Common FAQs and Misconceptions¶

Q: Does Auto-scaling always save money? A: Not necessarily. Auto-scaling saves money by removing idle workers, but if your workload is constantly high, it might simply scale up to a larger, more expensive cluster. ⚠️ Warning: Auto-scaling manages capacity, not budget.

Q: If I use VACUUM, will I lose my ability to use DESCRIBE HISTORY? A: No, you can still see the history, but you will lose the ability to "Time Travel" back to any version of the data that relied on the files you just deleted.

Q: Is a larger cluster always faster? A: No. If your data volume is small, a massive cluster will spend more time on "network shuffle" and orchestration overhead than actual processing. This is a waste of money.

Q: Does ZORDER work on every column? A: No. You should only ZORDER columns that are used frequently in filters. Over-using ZORDER on too many columns can actually degrade performance.

Q: Are All-purpose clusters cheaper if I use them for scheduled tasks? A: No, they are actually more expensive. Always use Job Clusters for scheduled tasks to take advantage of the lower DBU rate.

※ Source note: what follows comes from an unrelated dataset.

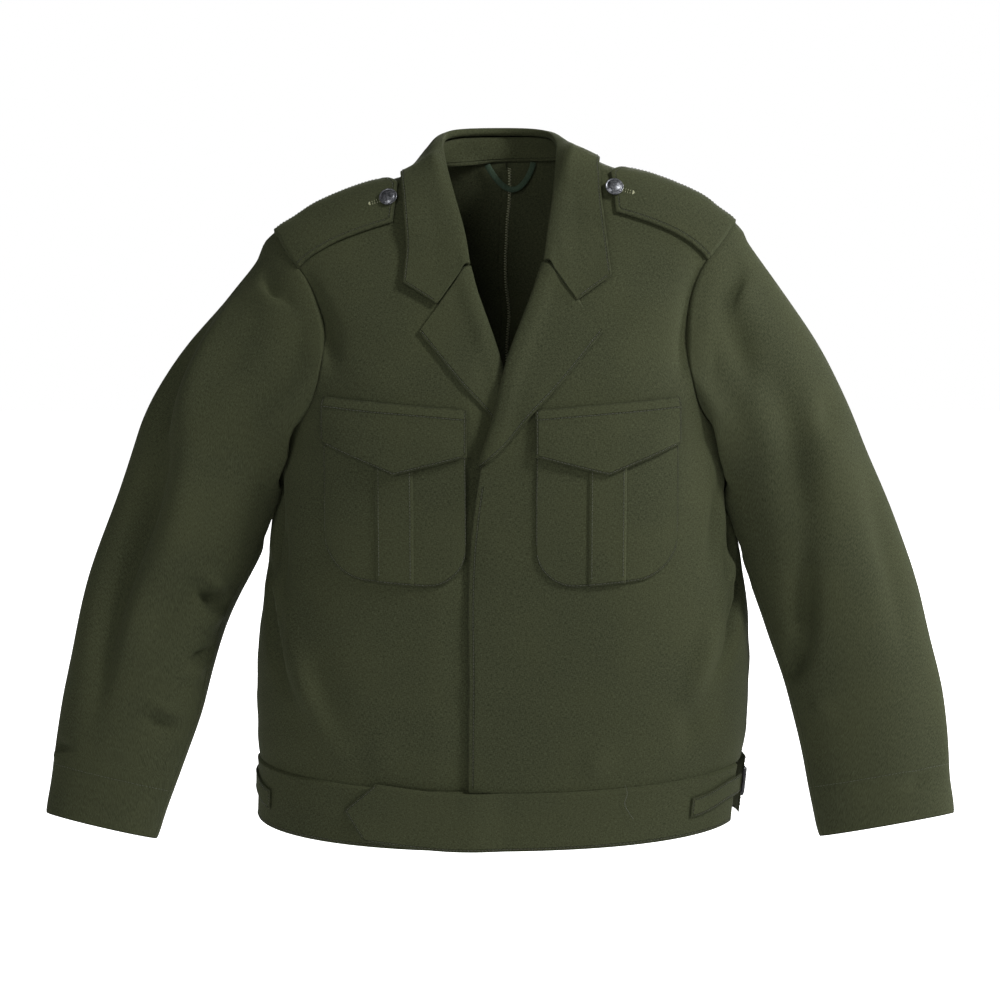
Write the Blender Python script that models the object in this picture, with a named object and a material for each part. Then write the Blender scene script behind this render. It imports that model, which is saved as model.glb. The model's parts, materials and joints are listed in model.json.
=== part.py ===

Exam & Certification Focus¶

Cluster Types (Domain: Databricks Infrastructure): Distinguishing between All-purpose and Job clusters and their respective pricing models. 📌 High Frequency
Compute Optimization (Domain: Data Engineering Workflows): Implementing Auto-termination and understanding the impact of Spot Instances.
Storage Management (Domain: Data Lakehouse Architecture): Understanding the mechanics and purpose of OPTIMIZE, ZORDER, and VACUUM.
Governance & Cost (Domain: Data Governance): Using Tags and Unity Catalog for cost attribution and auditing.

Quick Recap¶

Use Job Clusters for all production workloads to minimize DBU spend.
Leverage Spot Instances for worker nodes to drastically reduce EC2 costs.
Always configure Auto-termination on interactive clusters to prevent zombie costs.
Maintain Delta Tables with OPTIMIZE and VACUUM to balance performance and S3 storage costs.
Enforce Tagging to ensure cost transparency and accountability across the organization.